Pelepasliaran harus menjadi prioritas, meski proses hukum masih berlangsung. “Satwa yang berada di kandang transit atau lembaga konservasi, akan lebih baik hidup di alam bebas,” ujarnya.
Baca: Tuntutan Jaksa Tidak Maksimal, Pelaku Kejahatan Satwa Liar Tidak Takut Hukuman
Terhambat proses hukum
Saat kunjungan ke Taman Satwa Maharani Zoo and Goa, Lamongan, pertengahan Maret 2019, para jaksa peserta “Pelatihan Peningkatan Kapasitas Penuntut Umum Dalam Penanganan Perkara Tindak Pidana Terkait Satwa Liar” diperlihatkan kondisi satwa liar hasil sitaan perdagangan ilegal. Sejumlah satwa itu belum dapat dilepaskan karena proses hukum yang belum tuntas.
Di sini, terdapat 112 ekor satwa liar dilindungi titipan yang menjalani perawatan. Tidak semua satwa sehat, beberapa mengalami trauma saat dibawa dari asalnya ke Jawa Timur.
Bambang Suworo, Manager Operasional Maharani Zoo and Goa, mengatakan rata-rata satwa yang dititipkan di lembaga konservasi ini kesehatannya buruk. “Umumnya stres, sehingga tingkat kematiannya tinggi. Seperti dulu, kakatua jambul kuning yang dimasukkan botol plastik. Ada juga satwa yang dimasukkan kotak tertutup rapat, dikamuflasekan seolah barang,” katanya.
“Kalau stres, biasanya tidak mau makan, tidak aktif. Penanganannya harus baik,” tambahnya.
Selain masalah kesehatan, Bambang menyebut pemenuhan kebutuhan pakan juga menjadi tanggung jawab lembaga konservasi yang menjadi tempat penitipan sementara, seperti Maharani Zoo. Sebelum ada ketetapan hukum, lembaga konservasi harus memelihara dan menanggung biaya pakan.
“Subsidi pakan dan biaya, selama ini kami belum mendapatkan dari pemerintah. Tapi tidak apa-apa, semua satwa tetap kami pelihara dengan baik,” terangnya.
Perlunya pusat penyelamatan satwa
Kepala Balai Besar Konservasi Sumber Daya Alam [BBKSDA] Jawa Timur, Nandang Prihadi, juga menegaskan pentingnya pelepasliaran satwa sitaan sebagai pilihan utama. Ini didasari pada pertimbangan keselamatan dan kesejahteraan. Namun, pihaknya tetap memperhatikan mekanisme hukum dengan menitipkan sementara satwa liar ke lembaga konservasi sebelum dikembalikan ke alam.
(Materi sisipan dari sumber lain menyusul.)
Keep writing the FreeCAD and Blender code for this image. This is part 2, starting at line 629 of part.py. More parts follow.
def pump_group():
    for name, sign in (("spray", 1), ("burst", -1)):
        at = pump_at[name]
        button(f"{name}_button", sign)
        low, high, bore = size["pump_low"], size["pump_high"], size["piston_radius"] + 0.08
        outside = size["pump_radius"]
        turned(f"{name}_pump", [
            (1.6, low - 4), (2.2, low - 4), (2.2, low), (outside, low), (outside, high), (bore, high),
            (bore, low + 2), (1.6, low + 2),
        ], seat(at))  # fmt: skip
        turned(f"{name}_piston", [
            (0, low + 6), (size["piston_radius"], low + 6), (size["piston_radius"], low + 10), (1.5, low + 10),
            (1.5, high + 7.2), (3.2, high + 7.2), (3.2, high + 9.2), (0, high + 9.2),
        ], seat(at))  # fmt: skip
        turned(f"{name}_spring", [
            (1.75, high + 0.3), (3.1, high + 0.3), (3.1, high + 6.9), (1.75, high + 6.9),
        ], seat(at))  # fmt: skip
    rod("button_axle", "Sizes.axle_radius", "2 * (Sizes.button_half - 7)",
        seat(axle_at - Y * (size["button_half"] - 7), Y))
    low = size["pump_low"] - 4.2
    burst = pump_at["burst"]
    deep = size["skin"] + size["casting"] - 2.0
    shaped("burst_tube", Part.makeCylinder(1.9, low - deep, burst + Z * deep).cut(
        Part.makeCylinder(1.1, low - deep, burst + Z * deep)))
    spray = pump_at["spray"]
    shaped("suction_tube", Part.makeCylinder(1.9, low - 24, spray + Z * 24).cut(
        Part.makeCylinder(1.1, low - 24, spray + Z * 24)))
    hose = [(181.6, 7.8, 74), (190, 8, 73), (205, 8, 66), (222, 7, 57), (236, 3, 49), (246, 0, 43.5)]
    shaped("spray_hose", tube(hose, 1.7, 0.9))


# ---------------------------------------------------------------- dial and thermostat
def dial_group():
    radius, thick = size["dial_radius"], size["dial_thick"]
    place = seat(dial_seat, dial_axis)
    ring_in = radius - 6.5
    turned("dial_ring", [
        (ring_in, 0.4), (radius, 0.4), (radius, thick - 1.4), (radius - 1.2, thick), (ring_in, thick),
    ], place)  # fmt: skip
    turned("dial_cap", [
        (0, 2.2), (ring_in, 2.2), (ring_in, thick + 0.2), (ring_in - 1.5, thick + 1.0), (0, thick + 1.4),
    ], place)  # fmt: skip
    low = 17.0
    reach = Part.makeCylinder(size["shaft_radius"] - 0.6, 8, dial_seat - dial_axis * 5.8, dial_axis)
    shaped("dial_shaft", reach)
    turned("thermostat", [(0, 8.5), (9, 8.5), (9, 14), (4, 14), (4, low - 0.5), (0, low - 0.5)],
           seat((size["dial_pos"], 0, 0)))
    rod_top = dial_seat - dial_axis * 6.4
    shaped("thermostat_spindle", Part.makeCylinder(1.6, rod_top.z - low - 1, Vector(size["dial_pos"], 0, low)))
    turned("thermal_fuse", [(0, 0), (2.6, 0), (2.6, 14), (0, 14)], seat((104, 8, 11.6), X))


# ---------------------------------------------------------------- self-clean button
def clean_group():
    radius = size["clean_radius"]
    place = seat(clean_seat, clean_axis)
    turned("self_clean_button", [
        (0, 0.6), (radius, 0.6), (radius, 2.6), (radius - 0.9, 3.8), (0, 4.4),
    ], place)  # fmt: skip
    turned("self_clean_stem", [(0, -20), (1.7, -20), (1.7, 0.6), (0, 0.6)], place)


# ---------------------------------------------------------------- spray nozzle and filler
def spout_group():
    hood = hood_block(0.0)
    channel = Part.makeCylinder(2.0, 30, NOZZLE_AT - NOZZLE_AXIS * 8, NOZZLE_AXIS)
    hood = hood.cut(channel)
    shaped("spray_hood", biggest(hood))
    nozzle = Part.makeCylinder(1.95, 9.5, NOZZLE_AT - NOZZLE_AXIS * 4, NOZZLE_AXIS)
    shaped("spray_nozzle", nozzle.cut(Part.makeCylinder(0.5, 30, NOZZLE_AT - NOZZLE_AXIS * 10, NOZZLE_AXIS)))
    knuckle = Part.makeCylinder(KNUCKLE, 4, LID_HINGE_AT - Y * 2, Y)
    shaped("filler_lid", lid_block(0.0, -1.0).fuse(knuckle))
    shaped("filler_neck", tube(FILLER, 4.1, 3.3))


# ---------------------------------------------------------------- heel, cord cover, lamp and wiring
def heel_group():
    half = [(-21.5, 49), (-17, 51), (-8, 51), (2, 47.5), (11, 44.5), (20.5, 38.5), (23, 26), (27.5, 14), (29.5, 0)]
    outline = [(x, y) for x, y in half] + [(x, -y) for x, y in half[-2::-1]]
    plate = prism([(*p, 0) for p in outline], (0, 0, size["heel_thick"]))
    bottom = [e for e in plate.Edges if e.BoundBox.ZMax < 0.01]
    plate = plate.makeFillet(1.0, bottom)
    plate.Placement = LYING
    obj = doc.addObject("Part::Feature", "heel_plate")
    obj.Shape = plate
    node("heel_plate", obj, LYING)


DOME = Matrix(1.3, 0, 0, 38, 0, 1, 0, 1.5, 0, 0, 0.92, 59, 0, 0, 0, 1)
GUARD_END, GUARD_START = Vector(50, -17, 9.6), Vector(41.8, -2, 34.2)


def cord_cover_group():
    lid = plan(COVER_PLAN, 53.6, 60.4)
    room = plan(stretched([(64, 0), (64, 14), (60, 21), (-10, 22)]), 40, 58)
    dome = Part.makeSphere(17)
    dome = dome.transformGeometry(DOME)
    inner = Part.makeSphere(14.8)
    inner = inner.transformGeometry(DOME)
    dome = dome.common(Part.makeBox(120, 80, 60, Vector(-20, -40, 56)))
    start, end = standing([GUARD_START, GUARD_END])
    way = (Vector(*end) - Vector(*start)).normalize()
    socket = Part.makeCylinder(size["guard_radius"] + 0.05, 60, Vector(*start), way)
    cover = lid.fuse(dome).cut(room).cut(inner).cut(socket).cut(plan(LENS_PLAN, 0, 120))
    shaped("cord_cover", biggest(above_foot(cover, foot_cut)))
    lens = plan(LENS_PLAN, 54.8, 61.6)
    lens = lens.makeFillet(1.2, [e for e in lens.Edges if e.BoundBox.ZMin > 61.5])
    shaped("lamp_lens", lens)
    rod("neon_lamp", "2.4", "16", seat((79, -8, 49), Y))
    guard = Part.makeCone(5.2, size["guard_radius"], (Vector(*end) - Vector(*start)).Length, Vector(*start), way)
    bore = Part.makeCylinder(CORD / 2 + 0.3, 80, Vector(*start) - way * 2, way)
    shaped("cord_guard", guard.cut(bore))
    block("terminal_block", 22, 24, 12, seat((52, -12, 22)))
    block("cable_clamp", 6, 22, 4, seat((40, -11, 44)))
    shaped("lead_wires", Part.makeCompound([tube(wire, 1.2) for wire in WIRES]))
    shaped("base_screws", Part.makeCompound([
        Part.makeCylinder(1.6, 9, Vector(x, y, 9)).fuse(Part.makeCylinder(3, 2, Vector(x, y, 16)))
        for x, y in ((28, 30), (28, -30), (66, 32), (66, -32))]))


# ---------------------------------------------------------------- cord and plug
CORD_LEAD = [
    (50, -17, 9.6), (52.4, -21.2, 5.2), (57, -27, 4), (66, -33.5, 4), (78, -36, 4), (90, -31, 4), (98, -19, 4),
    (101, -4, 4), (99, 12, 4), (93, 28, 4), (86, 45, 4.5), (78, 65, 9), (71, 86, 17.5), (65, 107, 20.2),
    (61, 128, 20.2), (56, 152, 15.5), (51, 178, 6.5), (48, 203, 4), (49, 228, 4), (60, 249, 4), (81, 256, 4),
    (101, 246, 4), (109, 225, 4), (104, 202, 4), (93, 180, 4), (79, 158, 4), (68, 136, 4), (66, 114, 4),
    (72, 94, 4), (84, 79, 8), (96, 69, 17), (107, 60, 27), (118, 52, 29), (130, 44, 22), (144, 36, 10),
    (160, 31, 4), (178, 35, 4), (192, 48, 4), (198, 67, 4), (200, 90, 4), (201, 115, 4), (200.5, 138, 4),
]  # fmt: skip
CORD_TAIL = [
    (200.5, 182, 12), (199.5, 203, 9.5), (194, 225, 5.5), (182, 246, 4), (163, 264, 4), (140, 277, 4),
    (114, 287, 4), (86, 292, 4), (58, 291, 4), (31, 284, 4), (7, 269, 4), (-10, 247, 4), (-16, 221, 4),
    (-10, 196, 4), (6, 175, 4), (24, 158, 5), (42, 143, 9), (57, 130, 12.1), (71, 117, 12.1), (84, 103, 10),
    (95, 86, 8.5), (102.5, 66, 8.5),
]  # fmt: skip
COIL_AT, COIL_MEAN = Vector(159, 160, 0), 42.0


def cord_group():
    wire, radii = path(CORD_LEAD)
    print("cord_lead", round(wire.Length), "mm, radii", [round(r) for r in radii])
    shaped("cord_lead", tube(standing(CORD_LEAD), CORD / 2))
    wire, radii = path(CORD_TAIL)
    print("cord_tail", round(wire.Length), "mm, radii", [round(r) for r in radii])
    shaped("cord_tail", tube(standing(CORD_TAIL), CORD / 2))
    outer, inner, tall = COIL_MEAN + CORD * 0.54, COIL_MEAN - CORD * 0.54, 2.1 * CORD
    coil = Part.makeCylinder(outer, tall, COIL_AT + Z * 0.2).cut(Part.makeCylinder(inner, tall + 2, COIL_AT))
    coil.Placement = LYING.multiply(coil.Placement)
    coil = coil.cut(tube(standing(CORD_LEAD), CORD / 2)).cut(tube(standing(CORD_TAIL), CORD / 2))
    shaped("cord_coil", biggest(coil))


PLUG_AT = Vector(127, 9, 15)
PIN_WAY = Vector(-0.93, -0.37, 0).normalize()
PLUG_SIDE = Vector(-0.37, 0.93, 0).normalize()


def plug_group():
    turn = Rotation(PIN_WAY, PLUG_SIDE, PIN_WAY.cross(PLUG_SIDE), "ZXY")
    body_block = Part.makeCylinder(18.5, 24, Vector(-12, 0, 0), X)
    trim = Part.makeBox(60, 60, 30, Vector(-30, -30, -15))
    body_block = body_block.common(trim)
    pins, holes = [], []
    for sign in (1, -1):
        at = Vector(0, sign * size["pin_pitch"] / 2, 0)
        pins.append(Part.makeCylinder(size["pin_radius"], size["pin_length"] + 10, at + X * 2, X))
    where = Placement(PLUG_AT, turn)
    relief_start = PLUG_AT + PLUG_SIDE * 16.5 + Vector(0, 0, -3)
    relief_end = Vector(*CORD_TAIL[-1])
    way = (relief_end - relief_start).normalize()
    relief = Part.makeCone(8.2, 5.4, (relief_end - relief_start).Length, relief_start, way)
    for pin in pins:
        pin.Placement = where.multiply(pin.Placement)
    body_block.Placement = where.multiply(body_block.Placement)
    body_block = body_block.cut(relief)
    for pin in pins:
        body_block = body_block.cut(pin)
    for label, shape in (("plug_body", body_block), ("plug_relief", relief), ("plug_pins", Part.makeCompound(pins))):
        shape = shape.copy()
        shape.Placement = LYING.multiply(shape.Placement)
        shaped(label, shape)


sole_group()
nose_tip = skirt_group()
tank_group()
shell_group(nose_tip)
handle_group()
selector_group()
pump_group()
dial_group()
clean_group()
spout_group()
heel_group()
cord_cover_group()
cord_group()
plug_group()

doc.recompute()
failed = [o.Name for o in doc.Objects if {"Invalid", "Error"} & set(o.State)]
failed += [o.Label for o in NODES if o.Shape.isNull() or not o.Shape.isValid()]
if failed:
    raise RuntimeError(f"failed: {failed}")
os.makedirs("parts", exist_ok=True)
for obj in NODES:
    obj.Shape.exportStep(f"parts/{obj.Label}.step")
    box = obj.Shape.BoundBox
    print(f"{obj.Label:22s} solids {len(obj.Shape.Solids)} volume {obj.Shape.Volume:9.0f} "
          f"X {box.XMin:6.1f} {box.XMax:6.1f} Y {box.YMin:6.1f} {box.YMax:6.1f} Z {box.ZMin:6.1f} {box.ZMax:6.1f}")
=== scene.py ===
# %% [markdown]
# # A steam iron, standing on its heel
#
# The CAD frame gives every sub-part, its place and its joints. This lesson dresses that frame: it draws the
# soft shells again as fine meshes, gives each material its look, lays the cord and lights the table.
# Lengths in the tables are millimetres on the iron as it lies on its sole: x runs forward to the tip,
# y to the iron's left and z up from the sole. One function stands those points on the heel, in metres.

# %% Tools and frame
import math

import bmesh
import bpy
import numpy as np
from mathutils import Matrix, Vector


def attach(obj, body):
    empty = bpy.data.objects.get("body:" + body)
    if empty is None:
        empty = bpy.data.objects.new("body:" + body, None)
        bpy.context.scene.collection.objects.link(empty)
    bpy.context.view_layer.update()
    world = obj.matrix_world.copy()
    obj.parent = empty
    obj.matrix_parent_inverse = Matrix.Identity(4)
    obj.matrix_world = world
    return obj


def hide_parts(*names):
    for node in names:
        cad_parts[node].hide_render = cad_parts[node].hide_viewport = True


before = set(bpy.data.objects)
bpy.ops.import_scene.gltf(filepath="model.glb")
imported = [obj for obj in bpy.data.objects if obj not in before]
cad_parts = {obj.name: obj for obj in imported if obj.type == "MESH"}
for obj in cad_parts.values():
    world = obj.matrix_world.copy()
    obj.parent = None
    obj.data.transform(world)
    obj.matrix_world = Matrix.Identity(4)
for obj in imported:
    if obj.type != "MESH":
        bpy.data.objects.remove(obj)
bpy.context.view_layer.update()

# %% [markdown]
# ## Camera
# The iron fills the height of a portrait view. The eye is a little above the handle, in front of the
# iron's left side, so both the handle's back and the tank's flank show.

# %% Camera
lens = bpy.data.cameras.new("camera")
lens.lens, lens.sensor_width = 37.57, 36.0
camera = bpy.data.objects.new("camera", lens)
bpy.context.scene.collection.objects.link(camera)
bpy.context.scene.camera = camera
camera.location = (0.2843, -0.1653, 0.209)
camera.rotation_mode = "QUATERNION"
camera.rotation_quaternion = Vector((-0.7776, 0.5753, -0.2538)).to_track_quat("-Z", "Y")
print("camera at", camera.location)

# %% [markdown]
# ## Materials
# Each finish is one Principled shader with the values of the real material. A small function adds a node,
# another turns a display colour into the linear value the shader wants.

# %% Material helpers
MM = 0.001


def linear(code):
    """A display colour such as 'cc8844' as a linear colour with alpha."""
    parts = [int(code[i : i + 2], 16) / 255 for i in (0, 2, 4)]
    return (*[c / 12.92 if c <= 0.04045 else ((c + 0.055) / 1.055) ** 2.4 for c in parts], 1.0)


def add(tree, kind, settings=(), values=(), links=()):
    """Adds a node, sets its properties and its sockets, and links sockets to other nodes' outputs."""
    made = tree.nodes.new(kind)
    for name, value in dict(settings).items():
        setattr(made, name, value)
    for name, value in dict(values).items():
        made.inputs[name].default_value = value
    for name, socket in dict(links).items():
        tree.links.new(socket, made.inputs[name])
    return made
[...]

“Biasanya, kalau belum ada keputusan, atau dari penyidik masih memerlukan barang bukti, masih dititipkan di lembaga konservasi,” katanya.
Untuk release kami juga melakukan kajian, harus ada kepastian memang layak dilepaskan. “Termasuk, kajian habitat dan seterusnya,” tambahnya.
Nandang memandang perlu tempat khusus perawatan satwa hasil sitaan yang dalam kondisi sakit. Keberadaan pusat penyelamatan satwa [PPS] dipandang perlu dibentuk di Jawa Timur, mengingat lembaga semacam ini belum ada. “Untuk di Jawa Timur, hanya khusus satwa tertentu, tidak keseluruhan.”
Pembentukan PPS, menurut Nandang, tidak dapat dilakukan pemerintah, melainkan perorangan atau lembaga non-pemerintah. Hal ini karena aturan perundangan tidak menugaskan lembaga pemerintah membuat PPS.
“Kami sedang memetakan NGO yang bersedia membuat PPS. Bila nanti perlu izin dan sebagainya dari BKSDA, akan kami fasilitasi. PPS ini bentuknya kerja sama dengan BKSDA, untuk merawat, memulihkan, dan mengembalikan satwa ke lokasi asalnya,” tandasnya.